In a ∆ABC, point D is on side AB and point E is on side AC, such that BCED is a trapezium. If DE : BC = 3 : 5, then Area (∆ ADE) : Area (◻BCED) =
In a ∆ABC, point D is on side AB and point E is on side AC, such that BCED is a trapezium. If DE : BC = 3 : 5, then Area (∆ ADE) : Area (◻BCED) =
(a) 3 : 4
(b) 9 : 16
(c) 3 : 5
(d) 9 : 25
Given: In ΔABC, D is on side AB and point E is on side AC, such that BCED is a trapezium. DE: BC = 3:5.

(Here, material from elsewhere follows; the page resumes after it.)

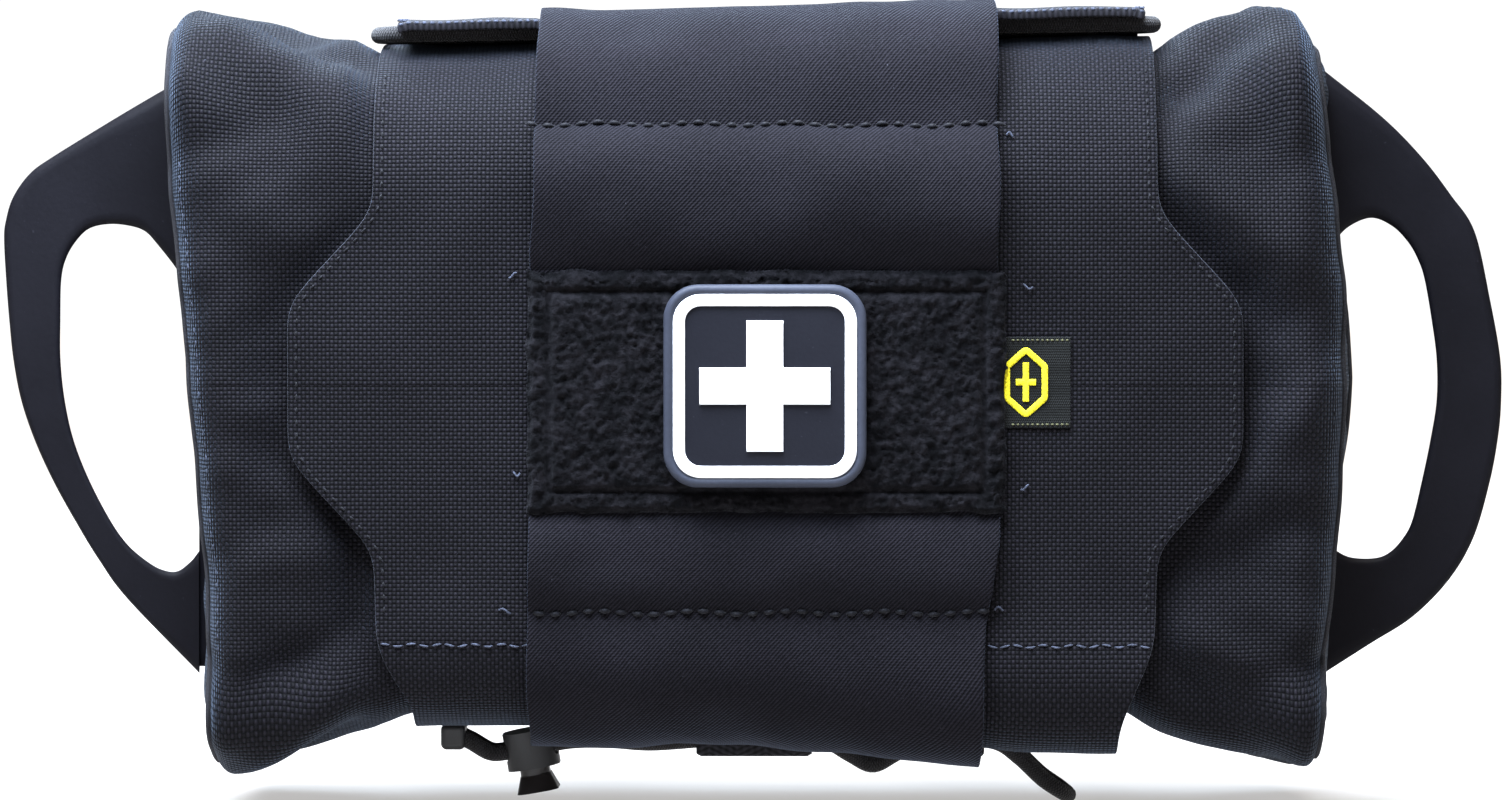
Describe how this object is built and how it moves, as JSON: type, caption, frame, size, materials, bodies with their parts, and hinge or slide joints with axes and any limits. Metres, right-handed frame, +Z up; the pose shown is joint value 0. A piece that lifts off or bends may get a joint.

To find: Calculate the ratio of the areas of ΔADE and the trapezium BCED.
In ΔADE and ΔABC,
∠ADE=∠B Corresponding angles∠A=∠A Common∴∆ADE~∆ABC AA Similarity
$\frac{\operatorname{Ar}(\Delta \mathrm{ADE})}{\operatorname{Ar}(\Delta \mathrm{ABC})}=\frac{\mathrm{DE}^{2}}{\mathrm{BC}^{2}}$
$\frac{\operatorname{Ar}(\triangle \mathrm{ADE})}{\operatorname{Ar}(\triangle \mathrm{ABC})}=\frac{3^{2}}{5^{2}}$
$\frac{\operatorname{Ar}(\triangle \mathrm{ADE})}{\operatorname{Ar}(\triangle \mathrm{ABC})}=\frac{9}{25}$
Let Area of ΔADE = 9x sq. units and Area of ΔABC = 25x sq. units
$\operatorname{Ar}[\operatorname{trapBCED}]=\operatorname{Ar}(\triangle \mathrm{ABC})-\operatorname{Ar}(\triangle \mathrm{ADE})$
$=25 x-9 x$
$=16 x \mathrm{sq}$ units
Now ,
$\frac{\operatorname{Ar}(\triangle \mathrm{ADE})}{\operatorname{Ar}(\operatorname{trapBCED})}=\frac{9 x}{16 x}$
$\frac{\operatorname{Ar}(\triangle \mathrm{ADE})}{\operatorname{Ar}(\operatorname{trapBCED})}=\frac{9}{16}$
Hence the correct answer is $(b)$.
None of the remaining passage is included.